Aug 24, 2010 11:08 PM by Jeannette Hynes
The growing medical marijuana business is bringing money into local government. How much is relative.
After Governor Bill Ritter announced a plan Monday to use $9 million dollars from the state's Medical Marijuana Program Cash Fund (paid by patients to receive a medical marijuana card) to help balance next year's budget, News First 5 decided to look into how the industry was impacting local coffers.
So far this year, Colorado Springs has collected $216,697 dollars in sales tax from medical marijuana, with a projected $600,000 by year's end. It has also collected $225,500 from medical marijuana pre-registration fees.
That's a lot of money, unless you're planning the city budget.
"It's small relative to the budget.

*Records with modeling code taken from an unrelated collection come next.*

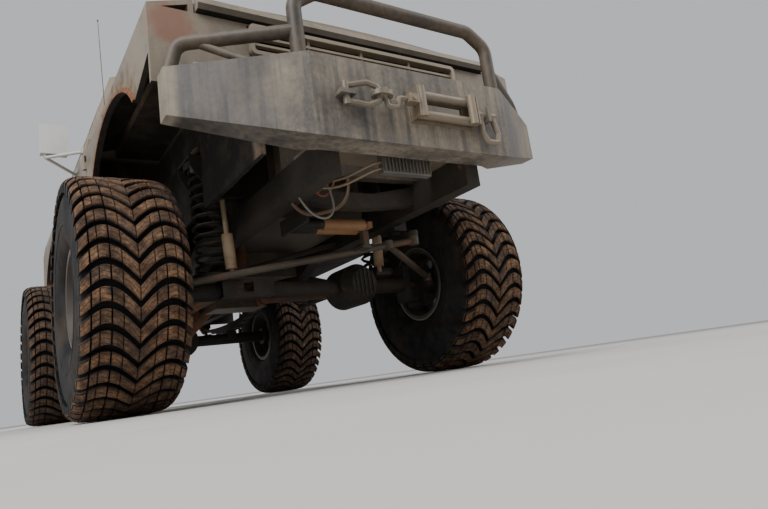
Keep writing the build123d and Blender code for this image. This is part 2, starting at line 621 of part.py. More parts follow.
with BuildPart() as driveshafts:
    for front, back, radius in (
        ((DIFF_X, DIFF_BACK_Y + SEAT_GAP, AXLE_Z), (TRANSFER_X, TRANSFER_Y - SEAT_GAP, TRANSFER_OUT_Z), 30),
        ((0, GEARBOX_END + SEAT_GAP, 680), (0, REAR_Y - 140 - SEAT_GAP, AXLE_Z + 10), 38),
    ):
        front_joint = (front[0], front[1] + JOINT_LONG, front[2])
        back_joint = (back[0], back[1] - JOINT_LONG, back[2])
        add(rod(front, front_joint, radius + 8))
        add(rod(back_joint, back, radius + 8))
        add(rod((front[0], front_joint[1] - 12, front[2]), (back[0], back_joint[1] + 12, back[2]), radius))
write(driveshafts.part, "driveshafts")

# Cabin: a cross-section along the body, trimmed by a side profile
WINDSCREEN_FOOT = (COWL_Y, BELT_Z - 10)
WINDSCREEN_HEAD = (FRONT_Y + 1010, 2090)
section_half = [
    # (half width, height, share of the inset that goes upwards)
    (ROCKER_HALF, ROCKER_Z, 1), (BODY_HALF, BODY_LINE_Z, 0), (BODY_HALF, CREASE_Z, 0),
    (BELT_HALF, BELT_Z, 0), (ROOF_EDGE_HALF, ROOF_EDGE_Z, -0.6), (ROOF_HALF, ROOF_Z, -1),
]
profile = [
    # (along, height, share of the inset along, share of the inset upwards)
    (COWL_Y, ROCKER_Z, 1, 1), (*WINDSCREEN_FOOT, 1, 0), (*WINDSCREEN_HEAD, 1, -0.6),
    (FRONT_Y + 1110, ROOF_Z, 1, -1), (TAIL_Y - 280, ROOF_Z, -1, -1), (TAIL_Y - 170, 2080, -1, -0.6),
    (TAIL_Y - 20, BELT_Z, -1, 0), (TAIL_Y, BODY_LINE_Z, -1, 0), (TAIL_Y - 50, ROCKER_Z, -1, 1),
]


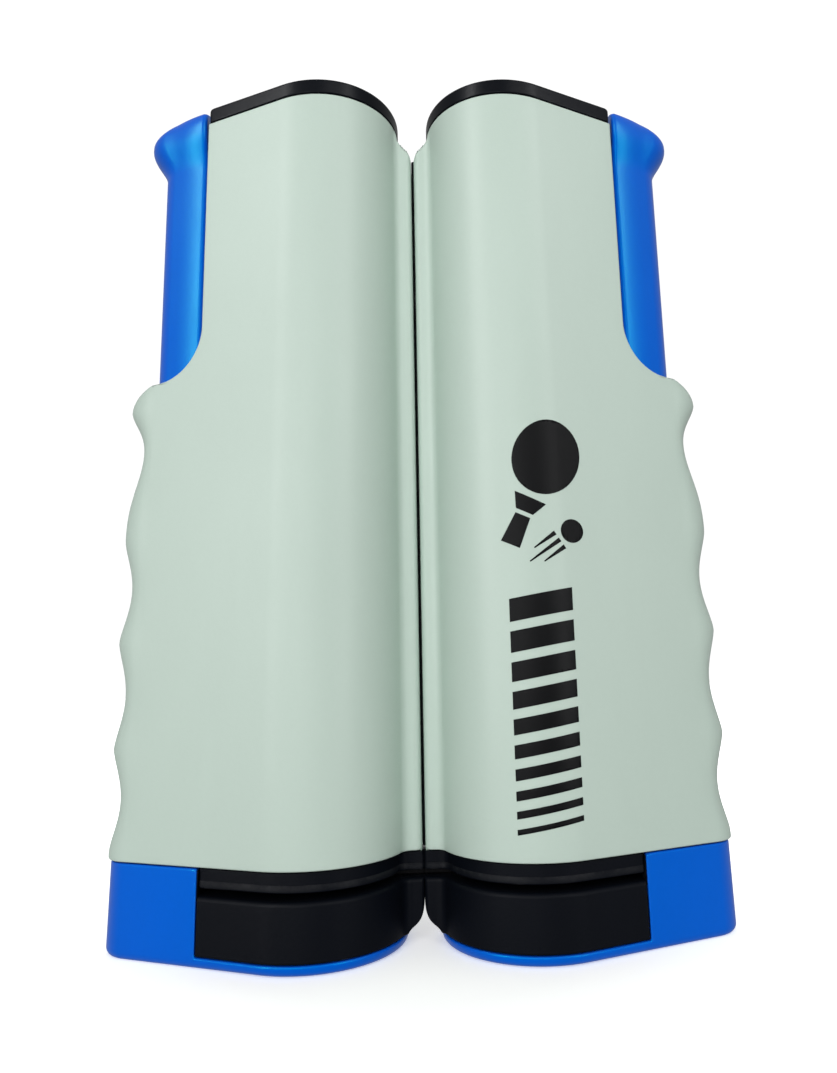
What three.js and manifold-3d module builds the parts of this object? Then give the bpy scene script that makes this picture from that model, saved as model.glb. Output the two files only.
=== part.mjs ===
// Retractable table tennis net set: two mirror-image clamp posts, closed side by side.
// Millimetres, +Z up. The origin is on the floor, midway between the posts, and the
// viewer stands at -Y. A post is drawn once, with +X running outwards from the seam
// between the posts; the left post is the same post in a mirrored group.
import * as THREE from "three";
import { mergeVertices } from "three/addons/utils/BufferGeometryUtils.js";
import Module from "manifold-3d";

const wasm = await Module();
wasm.setup();

// ---- driving dimensions ----
const HEIGHT = 218; // floor to the top of the cap
const GAP = 0.3; // between pieces that touch
const SEAM_X = 0.3; // half the gap between the closed posts
const WALL = 2.2; // casing wall

// plan section: a barrel and a small round end, joined by straight flanks
const BARREL_EDGE_X = 4.1; // where the barrel starts
const BARREL_R_BASE = 23.6;
const BARREL_R_TOP = 22.0;
const END_X_BASE = 76.3; // outer end of the section
const END_X_TOP = 73.6;
const END_R = 8;
const FADE_X = 68; // the finger scallops fade out here

// net lip on the seam side
const LIP_HALF = 5.5; // half its thickness
const LIP_FILLET = 3;
const SLOT_HALF = 1.3; // half the width of the net slot
const LIP_TOP = 206.8; // lip height at the seam, under the sloped shoulder
const LIP_SHOULDER = 5; // rise of the shoulder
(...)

Our budget is 212 million in the general fund budget so 500,000 to 600,000 is a small amount," says Kara Skinner, financial planning manager for Colorado Springs.
Compare the medical marijuana sales tax money to car dealers. That industry has put in around $5.4 million to the city so far this year.
Furniture, appliances, and electronics businesses have contributed $3.3 million.
El Paso County has collected more than $100,000 from medical marijuana so far this year. Its annual sales and use tax projection is $63 million, collected from all businesses and services.
"In county government terms, we think every dollar is a lot of money. On a percentage basis, it's not significant, but yes it is money," explains Dave Rose, spokesperson for El Paso County.
The city and county are both looking at different regulations for medical marijuana. If city council puts together a licensing and application fee structure, the finance department estimates it could generate $1.2 million dollars next year.
That's enough money to turn on all the street lights around the city again.
Local governments are also trying to factor in how much this budding industry will cost the government. Monday night, Pueblo City Council approved to increase the licensing fee to nearly $6,000 after talking with Police Chief Jim Billings about the cost of monitoring the businesses and enforcing the laws.
Thursday, El Paso County commissioners will discuss a possible ballot question, fees, and regulations for medical marijuana.